# How do I Report an Issue?



## Ron Barry (Dec 10, 2002)

If you want to report an issues, please follow the following format. If the format is not follow, moderates may clean it up.


If no DMA thread exists for your DMA, create a thread and put the Name of the DMA and a short description of the DMA (example: DMA: Los Angeles, CA). Also, create a first post with the words "Reserved for Future Summary" so it can serve as a placeholder where summary information can be placed.
If your DMA exists, create a post into the thread with the following format 
If you want to comment on a particular issue, copy the title into your response and preference it with RE:. ->RE: NBC Mapping Issue - Vip622 - CA 

*Post Title:* _<Short Description of issue - Receiver - City>_ 
------------------------------------------------------------------------------
*Antenna Installation:* 
<Indoor or Outdoor> 
<make and model> 
<type of pre-amp>
<any other details you feel might be helpful>

*Receiver Info:* 
<Any Receiver Details you feel are important to the issues>

*Problem Description:*

--------------------------------------------------------------------------------------------

Below are some samples of thread posts.


----------



## Ron Barry (Dec 10, 2002)

*Antenna Details:*
Outdoor installation. 
Channel Master 4228
Channel Master 778 pre-amp

*Receiver Details:*
Local mapping set to HD Only.

*Details:*
In my area, I am not seeing NBC (04-01) guide information. I do get guide information on 04-00, but it does not seem to correctly map. I have hooked my OTA to my TV tuner and I can see guide information. Included are a couple of JPEGS of the issues and of what my OTA STB shows.

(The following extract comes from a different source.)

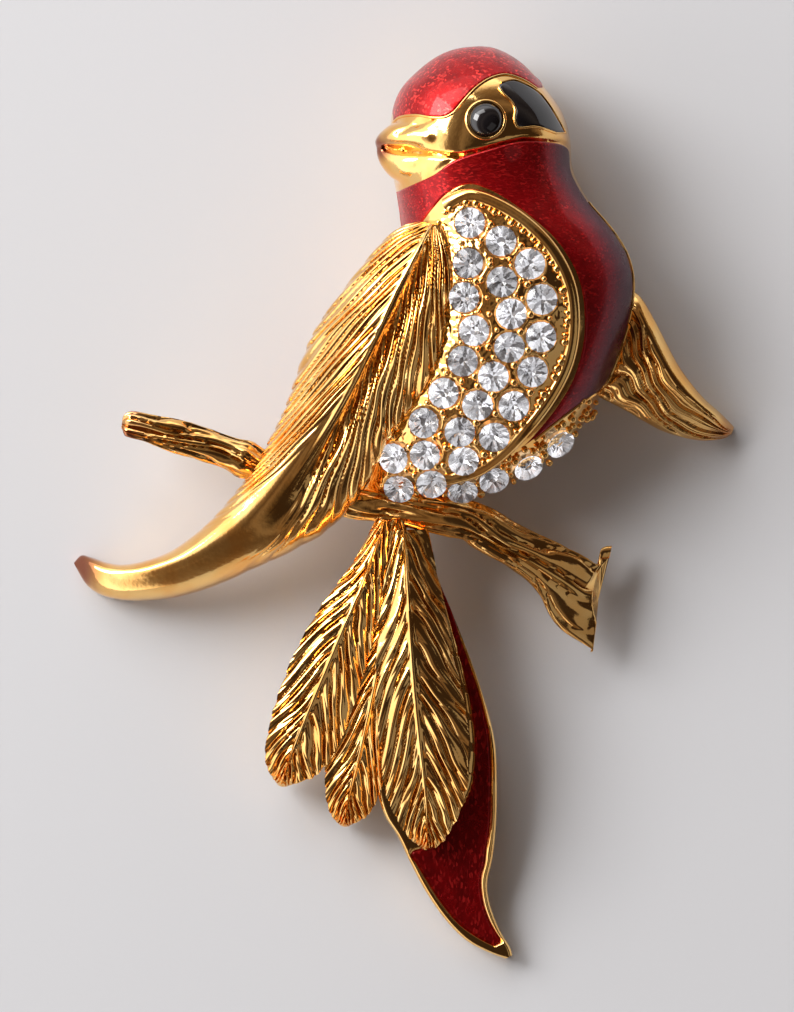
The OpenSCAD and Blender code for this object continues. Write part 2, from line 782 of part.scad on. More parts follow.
// A grain stands wherever three neighbouring stones leave room for it
module grains() {
    count = len(stones);
    for (a = [0:count - 3], b = [a + 1:count - 2], c = [b + 1:count - 1]) {
        apart = max(norm(stones[a] - stones[b]), norm(stones[a] - stones[c]), norm(stones[b] - stones[c]));
        p = (stone_place(a) + stone_place(b) + stone_place(c)) / 3;
        nearest = min([for (k = [a, b, c]) norm(p - stone_place(k))]);
        r = min(grain_d / 2, nearest - stone_d / 2 - 2 * seat_gap);
        if (apart < grain_reach && r > grain_d / 6)
            stand_on_body(p, ground_rise, stone_lean)
                skin(turned([
                    [r * grain_top, grain_d * grain_height],
                    [r, 0],
                    [r, -ground_rise - grain_d * grain_root]
                ], 6));
    }
}

// Rings of a turned shape with flats. Columns: radius, height
function turned(profile, sides) = [
    for (row = profile)
        [for (j = [0:sides - 1]) [row[0] * cos(360 * j / sides), row[0] * sin(360 * j / sides), row[1]]]
];

module stone(k) {
    r = stone_d / 2;
    color("white")
        stand_on_body(stone_place(k), stone_lift(k), stone_lean)
            skin(turned([
                [r * stone_table, stone_crown],
                [r, 0],
                [r * stone_point, -stone_depth]
            ], stone_sides));
}

module stone_seat(k) {
    r = stone_d / 2 + seat_gap;
    stand_on_body(stone_place(k), stone_lift(k), stone_lean)
        skin(turned([
            [r, stone_depth],
            [r, -seat_gap],
            [r * 2 * stone_point, -stone_depth - 2 * seat_gap]
        ], stone_sides));
}

module eye() {
    r = eye_d / 2;
    color("black")
        stand_on_body(at(eye_place[0], eye_place[1]), 0)
            rotate_extrude($fn = 32)
                intersection() {
                    translate([0, eye_dome / 2])
                        scale([1, (eye_dome / 2 + enamel_t) / r])
                            circle(r = r, $fn = 48);
                    translate([0, -enamel_t])
                        square([r, eye_dome + 2 * enamel_t]);
                }
}

module eye_bezel() {
    stand_on_body(at(eye_place[0], eye_place[1]), 0)
        cylinder(h = enamel_t, d = eye_d + 2 * bezel_w, center = true, $fn = 24);
}

module eye_seat() {
    stand_on_body(at(eye_place[0], eye_place[1]), -enamel_t - seat_gap)
        cylinder(h = 3 * enamel_t, d = eye_d + 2 * seat_gap, $fn = 24);
}

module casting() {
    color("gold")
        difference() {
            union() {
                torso();
                beak(upper_beak);
                beak(lower_beak);
                eye_bezel();
                stone_ground();
                front_wing();
                far_wing();
                branch();
                long_feather_plate();
                feather(left_feather);
                feather(middle_feather);
                feather(top_feather);
            }
            hollow();
            enamel_seat(crown_field, body_face, crown_grid);
            enamel_seat(breast_field, body_face, breast_grid);
            enamel_seat(mask_field, body_face, mask_grid);
            enamel_seat(tail_field, long_feather_face, tail_grid);
            eye_seat();
            for (k = [0:len(stones) - 1])
                stone_seat(k);
        }
}

module crown_enamel() {
    color("crimson") enamel(crown_field, body_face, crown_grid);
}

module breast_enamel() {
    color("firebrick") enamel(breast_field, body_face, breast_grid);
}

module tail_enamel() {
    color("darkred") enamel(tail_field, long_feather_face, tail_grid);
}

module mask_enamel() {
    color("black") enamel(mask_field, body_face, mask_grid);
}

// Pin: hinge barrel, stem and catch on two small plates
module pin_clasp() {
    hinge = at(hinge_place[0], hinge_place[1]);
    catch_end = at(catch_place[0], catch_place[1]);
    way = hinge - catch_end;
    length = norm(way);
    top = back_z - seat_gap;
    stem_z = barrel_d / 2;
    color("goldenrod")
        translate([catch_end[0], catch_end[1], 0])
            rotate([0, 0, atan2(way[1], way[0])]) {
                for (x = [0, length])
                    translate([x - plate_l / 2, -barrel_d * plate_share / 2, top - plate_t])
                        cube([plate_l, barrel_d * plate_share, plate_t]);
                for (x = [0, length])
                    translate([x - plate_t, -barrel_d * post_share / 2, stem_z])
                        cube([2 * plate_t, barrel_d * post_share, top - stem_z]);
                for (x = [0, length])
                    translate([x, 0, stem_z])
                        rotate([90, 0, 0])
                            cylinder(h = barrel_d * barrel_share, d = barrel_d, center = true);
                translate([-plate_l / 2, 0, stem_z])
                    rotate([0, 90, 0])
                        cylinder(h = length + plate_l / 2, d = stem_d);
            }
}

casting();
crown_enamel();
breast_enamel();
tail_enamel();
mask_enamel();
eye();
pin_clasp();
for (k = [0:len(stones) - 1])
    stone(k);
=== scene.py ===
# Bird brooch lying on its back on pale paper. Shapes are worked out in millimetres and become metres
# when a mesh is made. The tables repeat those of the casting's source: their places are in hundredths
# of the brooch's width and length, and the rest are shares of the sizes named beside each piece.
import bpy
import math
import numpy as np
from mathutils import Matrix, Vector, noise


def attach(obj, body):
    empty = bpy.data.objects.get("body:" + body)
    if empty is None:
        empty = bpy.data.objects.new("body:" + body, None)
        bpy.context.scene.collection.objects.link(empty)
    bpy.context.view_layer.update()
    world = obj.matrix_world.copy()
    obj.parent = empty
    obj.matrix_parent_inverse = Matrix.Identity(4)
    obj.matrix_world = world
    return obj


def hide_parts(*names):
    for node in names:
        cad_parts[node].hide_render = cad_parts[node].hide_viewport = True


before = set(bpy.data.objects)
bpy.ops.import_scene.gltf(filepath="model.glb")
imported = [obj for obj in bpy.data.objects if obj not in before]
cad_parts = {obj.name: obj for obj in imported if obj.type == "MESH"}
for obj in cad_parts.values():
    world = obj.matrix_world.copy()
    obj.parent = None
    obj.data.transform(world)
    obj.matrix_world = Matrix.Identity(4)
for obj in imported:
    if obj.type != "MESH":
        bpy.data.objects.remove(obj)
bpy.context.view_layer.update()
print("frame loaded")

mm = 0.001
brooch = {"width": 54.4, "length": 75.0, "back": 3.6, "bodyEdge": 0.8, "bodyHeight": 9.0, "bodyTop": 50.0,
          "bodyBottom": 0.7, "squareness": 2.3, "endReach": 0.999, "sideReach": 0.985}
unitX, unitY = brooch["width"] / 100, brooch["length"] / 100

bodySections = [  # left edge, right edge and rise, from the crown to the belly
    [12.0, 12.0, 0.02], [7.8, 14.0, 0.30], [4.6, 16.6, 0.52], [2.1, 19.2, 0.72], [-0.5, 21.5, 0.88],
    [-1.8, 23.9, 0.97], [-2.1, 25.1, 1.00], [-1.8, 25.5, 0.97], [-0.9, 28.1, 0.98], [-0.3, 32.4, 1.04],
    [-0.6, 34.7, 1.08], [-0.9, 34.6, 1.08], [-1.8, 33.3, 1.06], [-3.0, 31.5, 1.02], [-4.2, 29.1, 0.96],
    [-5.1, 26.4, 0.87], [-5.4, 22.9, 0.74], [-5.8, 19.0, 0.61], [-5.8, 15.2, 0.49], [-4.0, 11.1, 0.34],
    [3.4, 3.4, 0.02]
]
upperBeak = [  # middle across and along, half width, height, half height
    [7.7, 39.9, 2.2, 0.60, 0.42], [3.9, 39.8, 2.1, 0.59, 0.40], [0.9, 40.0, 1.75, 0.57, 0.34],
    [-1.8, 40.0, 1.37, 0.55, 0.25], [-3.6, 39.6, 0.8, 0.53, 0.15], [-4.4, 39.3, 0.25, 0.52, 0.05]
]
lowerBeak = [
    [5.4, 37.4, 1.60, 0.55, 0.36], [2.4, 37.2, 1.90, 0.53, 0.33], [-0.3, 37.1, 2.10, 0.50, 0.27],
    [-2.1, 37.4, 1.75, 0.48, 0.19], [-3.5, 38.0, 1.10, 0.47, 0.11], [-4.1, 38.4, 0.40, 0.47, 0.04]
]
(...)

<In a real post I would have attached the JPEGS showing my issues>


----------



## Ron Barry (Dec 10, 2002)

This is an example of how one would respond to this particular issue. The reason for adding the title is so that it should be easier to decipher multiple issues that may occur at the same time.


----------



## Ron Barry (Dec 10, 2002)

*Antenna Details:*
Outdoor installation. 
Channel Master 4228
Channel Master 778 pre-amp

*Receiver Details:*
Local mapping set to HD Only.

*Details:*
In Anaheim, I having trouble getting LA to lock. It keeps toggling from 0 - 100%. I am able to get other OTA channels like CBS or NBC, but NBC will not come in. When I hook the same cable directly to my TV Tuner NBC comes in perfectly. No drop outs and with a 85% reading.


----------



## HDlover (Jul 28, 2006)

I'm using a vip-622. I've lost KBCW- 44-1 in the SF bay area. Signal strength is 99. Comes in fine on my TVs internal tuner. Anyone else having this problem?


----------



## hastypete (Mar 17, 2008)

HDlover said:


> I'm using a vip-622. I've lost KBCW- 44-1 in the SF bay area. Signal strength is 99. Comes in fine on my TVs internal tuner. Anyone else having this problem?


I'm getting a black screen on both my Toshiba TV tuner AND my TiVo HD tuner.
Signal at 92% on both.

What is going on I wonder? I sent a message to the station but no replay as of yet. Missed all the programming last night.

- peter


----------



## alton987 (Mar 21, 2008)

Antenna Details:
Outdoor installation. 
Channel Master 4228
Channel Master 778 pre-amp

Receiver Details:
Verified issues on several different Dish boxes in area 622/722/622HZ.

Details:
In Central Texas their is no guide data being shown for the local ABC affiliate 25.1 KXXV from dish boxes. Standalone OTA tuners receive guide data just fine. I was getting guide data just fine for over a year until about 3 months ago. Have called dish several times with no results. I even contacted the local station, they affirmed everything was fine and nothing had changed on their end. I have even tried to email Tribune about the problem with no success. Any help or advice would be greatly appreciated.


----------